Vale
Mi compañero de piso iraní es un hombre con jersey de los noventa, pelo de los noventa y gafas de los noventa. Es un hombre de treinta años que baila como un hombre de tres. Y sólo ahora, que escribo la palabra «hombre» para referirme a él, me doy cuenta de que sí… es un hombre y no un hermano pequeño. Si lleva pelos, gafas y jersey de los noventa es porque debió comprárselos en los noventa. Cuando era un chiquillo. A veces se viste con el mismo jersey de los noventa durante toda una semana, creo que es porque es un ser austero. Come confitura de zanahoria con pan de pita para desayunar.
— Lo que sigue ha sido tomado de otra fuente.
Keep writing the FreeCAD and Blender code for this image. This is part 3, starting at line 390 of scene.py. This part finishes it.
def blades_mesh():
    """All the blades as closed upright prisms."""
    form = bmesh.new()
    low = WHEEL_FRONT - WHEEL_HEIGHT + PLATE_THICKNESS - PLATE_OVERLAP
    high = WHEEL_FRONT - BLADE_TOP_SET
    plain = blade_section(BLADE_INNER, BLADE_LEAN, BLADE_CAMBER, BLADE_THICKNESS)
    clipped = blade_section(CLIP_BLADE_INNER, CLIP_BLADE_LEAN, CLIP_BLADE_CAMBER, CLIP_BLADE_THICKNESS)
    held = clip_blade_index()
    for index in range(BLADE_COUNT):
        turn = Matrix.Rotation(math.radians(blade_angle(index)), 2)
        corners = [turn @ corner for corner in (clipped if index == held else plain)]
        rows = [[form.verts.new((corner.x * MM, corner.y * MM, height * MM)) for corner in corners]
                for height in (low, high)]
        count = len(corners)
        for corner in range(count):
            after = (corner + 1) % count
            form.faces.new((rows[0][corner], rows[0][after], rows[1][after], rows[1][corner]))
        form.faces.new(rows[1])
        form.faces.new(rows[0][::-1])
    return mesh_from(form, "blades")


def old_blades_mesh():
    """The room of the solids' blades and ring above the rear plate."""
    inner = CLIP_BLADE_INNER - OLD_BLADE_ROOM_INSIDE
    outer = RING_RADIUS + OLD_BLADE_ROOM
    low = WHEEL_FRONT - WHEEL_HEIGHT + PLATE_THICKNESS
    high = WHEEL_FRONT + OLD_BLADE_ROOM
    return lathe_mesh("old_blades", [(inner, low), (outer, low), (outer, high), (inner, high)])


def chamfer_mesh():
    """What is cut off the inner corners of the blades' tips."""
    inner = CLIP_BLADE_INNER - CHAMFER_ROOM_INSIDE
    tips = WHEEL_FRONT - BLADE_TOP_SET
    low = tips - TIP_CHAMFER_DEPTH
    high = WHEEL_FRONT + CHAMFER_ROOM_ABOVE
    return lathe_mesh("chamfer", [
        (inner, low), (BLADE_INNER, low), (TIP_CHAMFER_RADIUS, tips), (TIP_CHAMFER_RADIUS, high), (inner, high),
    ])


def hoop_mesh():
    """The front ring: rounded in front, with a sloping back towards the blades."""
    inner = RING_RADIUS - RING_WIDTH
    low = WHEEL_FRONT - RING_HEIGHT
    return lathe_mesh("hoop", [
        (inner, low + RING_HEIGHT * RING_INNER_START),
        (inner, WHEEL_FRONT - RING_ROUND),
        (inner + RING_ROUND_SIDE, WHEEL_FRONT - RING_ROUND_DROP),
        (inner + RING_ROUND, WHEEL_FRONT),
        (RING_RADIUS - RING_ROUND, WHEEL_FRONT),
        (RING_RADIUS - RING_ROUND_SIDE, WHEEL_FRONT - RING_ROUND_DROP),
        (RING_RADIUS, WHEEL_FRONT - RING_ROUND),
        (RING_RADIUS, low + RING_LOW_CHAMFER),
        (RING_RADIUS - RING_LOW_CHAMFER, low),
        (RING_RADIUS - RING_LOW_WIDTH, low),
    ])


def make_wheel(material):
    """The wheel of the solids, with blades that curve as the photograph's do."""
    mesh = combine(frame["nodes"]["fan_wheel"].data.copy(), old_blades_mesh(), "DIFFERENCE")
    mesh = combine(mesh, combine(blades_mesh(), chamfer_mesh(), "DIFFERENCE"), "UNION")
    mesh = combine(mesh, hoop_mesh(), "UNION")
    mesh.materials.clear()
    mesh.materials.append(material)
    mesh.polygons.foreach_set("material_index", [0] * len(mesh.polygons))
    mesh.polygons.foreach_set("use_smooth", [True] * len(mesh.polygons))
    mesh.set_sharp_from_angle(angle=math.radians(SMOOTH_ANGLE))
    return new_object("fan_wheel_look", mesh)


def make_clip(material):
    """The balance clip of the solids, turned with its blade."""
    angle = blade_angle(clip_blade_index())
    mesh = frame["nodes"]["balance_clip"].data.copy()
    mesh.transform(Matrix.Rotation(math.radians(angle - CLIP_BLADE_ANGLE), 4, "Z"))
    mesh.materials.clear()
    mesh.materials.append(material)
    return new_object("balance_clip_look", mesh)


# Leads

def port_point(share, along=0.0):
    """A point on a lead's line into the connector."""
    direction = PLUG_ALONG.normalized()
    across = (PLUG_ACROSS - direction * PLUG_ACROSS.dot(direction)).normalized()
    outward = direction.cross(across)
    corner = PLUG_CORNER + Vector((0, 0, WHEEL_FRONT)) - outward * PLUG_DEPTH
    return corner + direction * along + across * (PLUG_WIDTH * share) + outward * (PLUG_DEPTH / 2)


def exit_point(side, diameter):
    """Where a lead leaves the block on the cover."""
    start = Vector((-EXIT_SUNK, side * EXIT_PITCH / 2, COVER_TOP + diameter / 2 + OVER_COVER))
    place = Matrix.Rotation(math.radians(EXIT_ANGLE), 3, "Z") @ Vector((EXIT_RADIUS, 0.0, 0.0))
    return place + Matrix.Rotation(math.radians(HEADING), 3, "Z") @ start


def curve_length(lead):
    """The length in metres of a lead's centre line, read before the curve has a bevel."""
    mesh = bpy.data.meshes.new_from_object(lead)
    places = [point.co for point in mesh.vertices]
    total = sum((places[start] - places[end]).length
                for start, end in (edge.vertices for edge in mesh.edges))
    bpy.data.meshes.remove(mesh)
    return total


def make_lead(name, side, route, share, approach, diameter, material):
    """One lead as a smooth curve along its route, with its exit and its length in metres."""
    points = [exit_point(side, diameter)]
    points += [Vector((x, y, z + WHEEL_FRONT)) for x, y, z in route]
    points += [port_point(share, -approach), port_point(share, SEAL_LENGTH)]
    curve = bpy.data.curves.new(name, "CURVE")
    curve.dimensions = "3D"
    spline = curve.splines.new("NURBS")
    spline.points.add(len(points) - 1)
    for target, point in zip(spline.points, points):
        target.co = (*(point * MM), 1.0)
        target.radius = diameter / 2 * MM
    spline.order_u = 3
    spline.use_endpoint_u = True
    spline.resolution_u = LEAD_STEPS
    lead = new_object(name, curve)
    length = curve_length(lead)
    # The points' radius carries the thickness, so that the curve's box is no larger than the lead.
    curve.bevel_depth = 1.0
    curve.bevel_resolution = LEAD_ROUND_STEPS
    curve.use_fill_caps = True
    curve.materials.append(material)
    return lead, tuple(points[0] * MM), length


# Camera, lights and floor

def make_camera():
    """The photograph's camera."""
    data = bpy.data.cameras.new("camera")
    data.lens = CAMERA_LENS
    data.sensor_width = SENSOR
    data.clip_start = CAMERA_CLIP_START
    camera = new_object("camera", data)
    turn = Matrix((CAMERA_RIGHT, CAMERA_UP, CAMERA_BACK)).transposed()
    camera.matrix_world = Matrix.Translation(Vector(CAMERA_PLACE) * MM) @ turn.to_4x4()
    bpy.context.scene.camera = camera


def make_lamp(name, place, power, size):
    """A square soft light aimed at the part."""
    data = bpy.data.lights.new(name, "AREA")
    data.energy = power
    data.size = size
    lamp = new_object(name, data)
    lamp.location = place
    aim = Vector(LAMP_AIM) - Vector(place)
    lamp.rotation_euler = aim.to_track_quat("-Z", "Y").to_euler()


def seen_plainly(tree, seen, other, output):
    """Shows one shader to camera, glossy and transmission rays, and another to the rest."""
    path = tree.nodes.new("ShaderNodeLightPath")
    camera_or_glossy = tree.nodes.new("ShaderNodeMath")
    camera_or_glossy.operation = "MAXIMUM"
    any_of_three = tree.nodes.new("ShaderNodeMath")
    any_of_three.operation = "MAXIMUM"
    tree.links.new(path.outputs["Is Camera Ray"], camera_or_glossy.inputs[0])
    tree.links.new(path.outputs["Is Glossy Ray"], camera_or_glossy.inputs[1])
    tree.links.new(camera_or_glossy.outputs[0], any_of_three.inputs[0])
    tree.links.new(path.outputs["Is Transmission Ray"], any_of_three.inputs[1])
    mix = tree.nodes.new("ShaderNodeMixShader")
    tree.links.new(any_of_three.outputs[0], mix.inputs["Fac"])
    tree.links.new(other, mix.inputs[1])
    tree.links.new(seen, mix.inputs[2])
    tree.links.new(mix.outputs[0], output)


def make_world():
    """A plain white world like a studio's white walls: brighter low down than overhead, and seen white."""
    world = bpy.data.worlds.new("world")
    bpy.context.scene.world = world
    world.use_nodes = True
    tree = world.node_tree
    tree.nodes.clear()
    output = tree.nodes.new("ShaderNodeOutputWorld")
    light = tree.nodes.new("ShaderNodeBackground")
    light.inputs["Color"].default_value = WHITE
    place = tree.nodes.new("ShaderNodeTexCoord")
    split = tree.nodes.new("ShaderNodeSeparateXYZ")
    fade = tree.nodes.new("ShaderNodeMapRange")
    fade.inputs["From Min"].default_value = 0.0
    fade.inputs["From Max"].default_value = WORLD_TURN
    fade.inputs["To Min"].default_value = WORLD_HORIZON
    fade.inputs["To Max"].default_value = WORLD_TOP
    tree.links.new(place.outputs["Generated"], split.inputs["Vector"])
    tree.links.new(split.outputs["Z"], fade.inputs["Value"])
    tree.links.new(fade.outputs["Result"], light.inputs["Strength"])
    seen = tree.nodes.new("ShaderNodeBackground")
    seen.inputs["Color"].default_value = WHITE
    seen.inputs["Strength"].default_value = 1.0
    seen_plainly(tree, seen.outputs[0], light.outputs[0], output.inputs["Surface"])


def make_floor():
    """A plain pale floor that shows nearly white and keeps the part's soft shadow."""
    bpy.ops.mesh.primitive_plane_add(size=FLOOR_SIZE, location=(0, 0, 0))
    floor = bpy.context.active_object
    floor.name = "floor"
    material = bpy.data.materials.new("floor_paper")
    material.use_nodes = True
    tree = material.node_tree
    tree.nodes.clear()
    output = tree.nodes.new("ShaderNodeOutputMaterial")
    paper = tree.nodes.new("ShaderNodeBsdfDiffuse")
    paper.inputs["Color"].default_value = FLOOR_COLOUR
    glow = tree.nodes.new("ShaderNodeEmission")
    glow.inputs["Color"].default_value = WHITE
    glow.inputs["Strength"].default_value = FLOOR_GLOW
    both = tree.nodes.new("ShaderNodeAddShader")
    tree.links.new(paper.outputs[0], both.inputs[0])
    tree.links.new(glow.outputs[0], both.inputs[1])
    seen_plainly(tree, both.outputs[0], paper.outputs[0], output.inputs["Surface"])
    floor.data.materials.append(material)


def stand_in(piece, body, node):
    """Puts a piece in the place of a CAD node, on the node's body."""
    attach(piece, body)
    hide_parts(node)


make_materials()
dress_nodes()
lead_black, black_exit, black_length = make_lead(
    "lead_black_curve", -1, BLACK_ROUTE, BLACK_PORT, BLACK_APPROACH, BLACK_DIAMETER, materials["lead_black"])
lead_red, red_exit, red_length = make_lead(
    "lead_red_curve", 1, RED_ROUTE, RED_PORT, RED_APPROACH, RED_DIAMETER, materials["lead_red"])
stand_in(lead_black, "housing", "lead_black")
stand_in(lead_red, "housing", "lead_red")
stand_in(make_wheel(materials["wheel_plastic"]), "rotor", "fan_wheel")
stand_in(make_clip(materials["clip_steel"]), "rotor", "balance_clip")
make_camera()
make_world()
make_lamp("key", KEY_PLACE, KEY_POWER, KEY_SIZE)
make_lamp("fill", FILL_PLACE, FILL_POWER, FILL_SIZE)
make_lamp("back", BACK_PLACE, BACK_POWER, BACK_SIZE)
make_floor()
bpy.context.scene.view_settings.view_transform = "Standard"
Y se la come con las manos y hace mucho ruido cuando mastica, así que a veces nos enfadamos con él sin razón, solo porque el sonido que produce con su boca es irritante. Es todo un reto comer a su lado. Creo que mis experiencias con el Yoga me ayudan a superar el trauma. Tiene la costumbre ancestral (porque digo yo que vendrá de sus ancestros de oriente) de ofrecerte todo lo que come, y si dices que no él insiste e insiste e insiste (e insiste) hasta que al final cedes a probar el vino de su región, que sorprendentemente ha encontrado en esta ciudad (vaya). Da igual que no te apetezca beber vino cuando estás comiendo un bol de cereales con leche. Pero atención amigo, si no te lo bebes te guarda tu ración para un momento más adecuado. Otra historia es la de que pruebe la comida ajena con los dedos y sin pedir permiso.
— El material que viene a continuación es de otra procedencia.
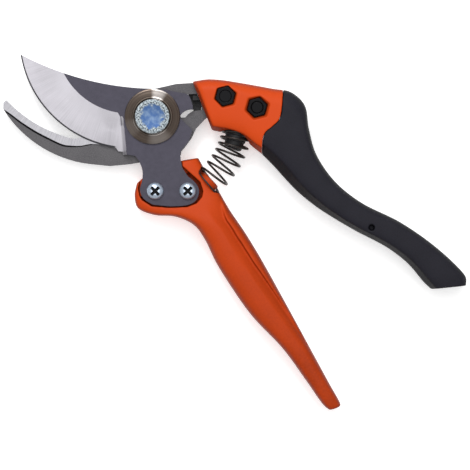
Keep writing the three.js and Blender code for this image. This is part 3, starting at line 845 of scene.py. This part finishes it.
def from_nodes(name, tree, **values):
    """A plain mesh object made by a geometry node tree with these inputs."""
    obj = in_scene(name, bpy.data.meshes.new(name))
    step = obj.modifiers.new("build", "NODES")
    step.node_group = tree
    given = spaced(values)
    for item in tree.interface.items_tree:
        if item.in_out == "INPUT":
            step[item.identifier] = given[item.name]
    apply_modifiers(obj)
    return obj


class PRUNER_OT_pivot(bpy.types.Operator):
    """Pivot bolt with its collar, washer and nut"""

    bl_idname = "pruner.pivot"
    bl_label = "Pivot"

    def execute(self, context):
        outer, head = sizes().collar_radius / MM, sizes().head_radius / MM
        bore, low = head + HEAD_ROOM, COLLAR_SEAT
        profile = ((COLLAR_BORE, 0), (outer - 0.25, 0), (outer, 0.2), (outer, 0.75), (outer - 0.2, 1.0),
                   (outer - 0.55, 1.12), (outer - 0.6, 1.3), (outer - 1.7, 2.0), (bore + 0.95, 2.62),
                   (bore + 0.8, 2.8), (bore + 0.3, 2.88), (bore, 2.6), (bore, 0.8), (COLLAR_BORE, 0.8))
        collar = turned("collar_dressed", (0, 0), [(radius, low + rise) for radius, rise in profile], 128)
        cut(collar, prism("bore", arc((0, 0), COLLAR_BORE, 0, 357.2, 127), low - 1, low + 5))
        settle(collar, HOOK, ["pivot_collar"], [material("Turned bronze", turned_bronze)], 30)
        top = -BLADE_REAR
        bolt = turned("pivot_bolt_dressed", (0, 0), [
            (0, -9.8), (4.3, -9.8), (4.9, -9.2), (4.9, 4.2), (head - 0.2, 4.2), (head, 4.4), (head, top - 0.35),
            (head - 0.12, top - 0.12), (head - 0.4, top - 0.04), (head - 2.4, top - 0.05), (head - 2.6, top - 0.12),
            (0, top - 0.10),
        ], 128)
        settle(bolt, HOOK, ["pivot_bolt"], [material("Pivot head zinc", pivot_head_zinc)], 40)
        ticks = from_nodes("pivot_head_marks", tick_ring_nodes(), Count=30, Ring_radius=head - 1.35, Mark_size=0.27,
                           Height=top - 0.2, Finish=black_oxide())
        settle(ticks, HOOK, [], [black_oxide()])
        dress_copy("pivot_washer", HOOK, black_oxide(), 0.15, name="washer_dressed")
        dress_copy("pivot_nut", HOOK, zinc_plate(), 0.4, 3)
        return {"FINISHED"}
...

Es un hombre anclado en los noventa de Oriente Medio. Y, reconozcámoslo, estamos tan anclados en nuestros propios noventa que no nos paramos a pensar en cómo fueron noventa en otras civilizaciones que también pasaron por los noventa (todas, por otro lado).
Es el noventacentrismo.
Y sí, mi intención es escribir noventa veces la palabra noventa. En noventa líneas agrupadas en nueve párrafos de diez líneas. Nueve por diez, noventa.
En sus noventa se enamoró de Mozart y vió noventa veces Mozart, la película. Luego se volcó en The Doors, y vió The Doors, la película. Más tarde pidió un permiso de residencia permanente para explorar los resquicios noventeros de un país como Canadá. Tras años de espera (no fueron noventa años, que mal me viene) partió finalmente. Sin olvidar su maleta repleta de esas reliquias maravillosas que son su jersey de los noventa, sus gafas de los noventa y su pelo de los noventa. Mi teoria es que en realidad es casi calvo y solo tiene noventa pelos, por eso se pone la peluca que compró en el mercado negro-travesti de Irán. Es lo que tiene el Ayatollah, que por cierto se implantó en 1990 (yesss). Y así se plantó en la casa Appleton, donde me encontré con él. El último recuerdo relevante que tengo de su persona responde a la escena más decadente que jamás en mi vida he presenciado: un hombre realizando movimientos espasmódicos (lo que creí adivinar, respondía a una voluntad de seguir con el cuerpo los impulsos rítmicos de la música… es decir, pretendía bailar), un sombrero en su cabeza, una chaqueta de pata de gallo blanca y negra, una cara repleta de números pintados en rojo, y una yo vestida de rosa y disfrazada de muerta (sí, es posible hacer las dos cosas a a vez). Creo que aunque lo repitiese noventa veces no podría expresar el verdadero declive moral que significó celebrar Halloween tres días después. Puede que la señal más obvia e inequívoca de que se trataba de la mejor Fiesta No-fiesta en la que he estado es la calabaza podrida que empezaba a descomponerse en la entrada de casa. Si alguna vez ves una calabaza cuya sonrisa comienza a torcerse a causa de la putrefacción… no entres. Puedes encontrarte con una dimensión desconocida, una especie de Casa de los 1.000 Cadáveres en versión multicultural y multidisfuncional. Donde la gente pierde la dignidad.
Vivan los noventa, sin embargo. Y viva Él. Como dice la mejicana, .
En ocasiones doy las gracias al Señor por haberme permitido no aburrirme en esta vida en referencia a todo aquello que tiene que ver con mis relaciones interpersonales. No puedo decir que no haya conocido gente, que no haya salido fuera, que no haya objetivizado. Y después de variadas experiencias empíricas debo concluir diciendo solo una cosa, y para ello utilizaré una fuente bíblica, que son las que más satisfacciones me aportan: Dios los cría y ellos se juntan.
Sólo que a veces ellos se separan y se van lejos lejos. Pero bueno, siempre es para ir a peor.
Y eso, quieras que no, reconforta.
El declive del Imperio Americano. Denys Arcand, un maldito quebecoise. 1986.